Tip 4: Stretch a strength to supercharge yourself
Speaking of strengths, an opportunity for development that is much undervalued is planning to stretch the strengths which you’re already most comfortable using day to day – those qualities that energise you and that you’re already great at, or have the potential to become even greater at.
My tip here is to sift through your top strengths and take an honest view on that. Are there any which when you think about it are pretty much always delivering for you without the need for much effort but which also are slightly in neutral, underused…you’re not pushing them because you don’t need to, or because pushing them might feel a little risky? If the answer’s yes, then an opportunity for your development plan is to take one of your strengths by the hand and ask for more from it…potentially much more, ideally aligning it with your purpose, and your work goals.

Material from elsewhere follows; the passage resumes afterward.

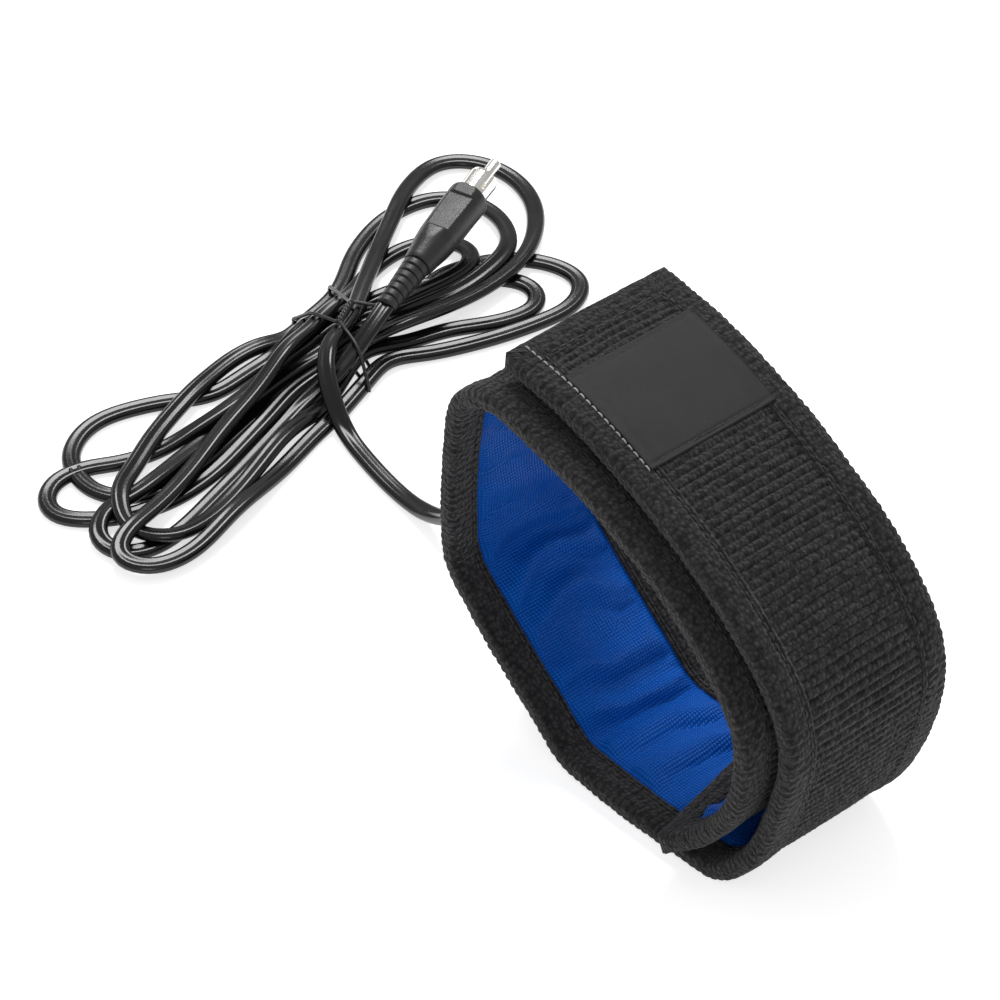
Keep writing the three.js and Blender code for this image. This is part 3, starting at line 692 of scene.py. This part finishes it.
# Turns a closed surface the right way out, by the sign of its volume
def faceOutwards(piece):
    mesh = piece.data
    mesh.calc_loop_triangles()
    points = np.empty(len(mesh.vertices) * 3, np.float32)
    mesh.vertices.foreach_get("co", points)
    points = points.reshape(-1, 3).astype(float)
    points = points - points.mean(axis=0)
    corners = np.empty(len(mesh.loop_triangles) * 3, np.int32)
    mesh.loop_triangles.foreach_get("vertices", corners)
    a, b, c = points[corners.reshape(-1, 3)].transpose(1, 0, 2)
    if np.einsum("ij,ij->i", a, np.cross(b, c)).sum() < 0:
        mesh.flip_normals()


def stripSurface(name, s, y, h, u, v, closeRows=False):
    points = onStrip(s, y, h)
    points[..., 2] = np.maximum(points[..., 2], 0.02)
    piece = makeSurface(name, points, u, v, closeRows, True, not closeRows)
    faceOutwards(piece)
    return piece


# Flat places of a closed sheet: across its face from edge to edge, then back underneath
def sheetGrid(s, edge, columns):
    front, under = columns
    across = np.concatenate([np.linspace(-edge, edge, front), np.linspace(edge, -edge, under)])
    ss, yy = np.meshgrid(s, across, indexing="ij")
    return ss, yy, np.concatenate([across, across[:1]]) * mm


# Outer webbing: ribs across the strip, each a row of yarn loops. Height is the rounded rib
# profile along the strip, times the loops across it, with the back side flat.
webbingValues = {
    "ribPitch": 2.3,
    "ribHeight": 0.8,
    "crest": 2.1,
    "loopPitch": 1.7,
    "loopHeight": 0.09,
    "crown": 0.35,
    "back": 0.95,
    "edge": 17.3,
    "fromEnd": 0.6,
    "columns": (42, 6),
}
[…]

It might feel a little indulgent at first to consider developing something that is already in good shape, but all the research points towards this being the most efficient and enjoyable way of delivering greater value to the world when you consider your development options. For more on that, check out my podcast and blog on Why you should be directing your learning towards your strengths – which is at season 7, episode 6.

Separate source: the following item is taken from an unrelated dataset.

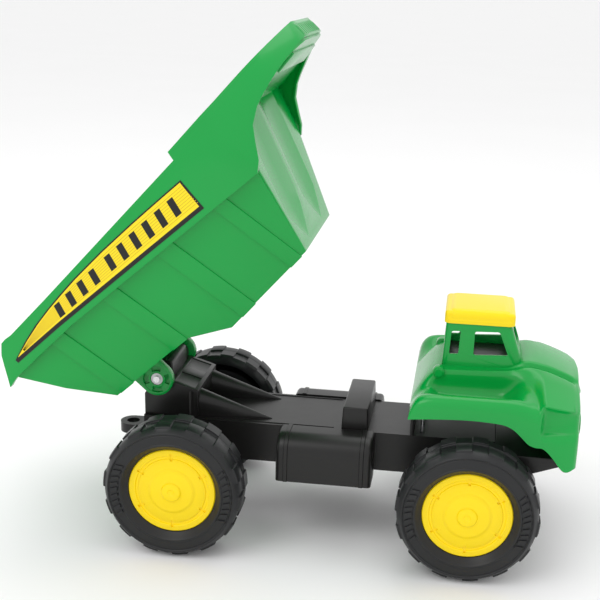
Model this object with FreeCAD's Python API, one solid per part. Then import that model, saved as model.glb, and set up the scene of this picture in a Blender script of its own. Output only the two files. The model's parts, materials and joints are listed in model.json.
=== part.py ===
import FreeCAD, Part
import math
import os

# Toy dump truck, 1:1, millimetres.  +X is forward, +Y is the truck's left side, +Z is up.
# The pieces are drawn with the rear axle above X = 0 and the ground at Z = 0, and are moved
# along X at the end, so that the origin is the middle of the truck's footprint on the ground.
# The dump bed is drawn lowered, about its own hinge, and then raised to the rest position.

os.makedirs("parts", exist_ok=True)

# ---------------------------------------------------------------- driving dimensions
WHEELBASE = 218.0
WHEEL_R = 52.6
AXLE_Z = WHEEL_R
WALL = 2.6                      # moulded plastic wall

AXLE_R = 2.5
WHEEL_BORE_R = 2.56             # running fit on the axle
AXLE_HALF = 90.5
TYRE_IN = 68.2                  # wheel's inner plane, from the centre plane
TYRE_OUT = 102.1                # sidewall plane
TREAD_IN = 71.3
TREAD_OUT = 96.2
SIDEWALL_R = 48.0
RIM_MOUTH_R = 37.0
DISC_SEAT_R = 33.0
DISC_R = 32.9
DISC_BACK = 92.2
HUB_R = 9.0
WEB_IN = 84.2
WEB_OUT = 87.2
NUT_GAP = 0.4
NUT_T = 1.6
NUT_R = 6.5

DECK_Z = 86.9
SKIRT_Z = 55.8
DECK_HALF = 34.7
REAR_X = -37.7
FRONT_X = 284.0
BEAM_HALF = 67.6                # axle beam's end, just inside the wheel
BEAM_LOW = 44.0
BEAM_HIGH = 62.0
BEAM_LONG = 20.0
FRONT_BLOCK_HALF = 58.0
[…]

Tip 5: Get a development buddy on board
Last tip: connect up with others to help keep you focused on your goals, to celebrate your successes and highlight to you if you’re going off track. To make this work, you need to find a person or people who will genuinely stick with you and who will be prepared to ask the tough questions of you when you need them to, but of course from a place of support and appreciation.
Summary for owning your development in 2021
OK, that’s it from me for this week – my tips are to own your development for the year ahead by checking in with your purpose, being realistic, bringing your strengths into play, maybe even developing a strength, and getting a learning partner or two on board. I hope you’ve enjoyed this blog.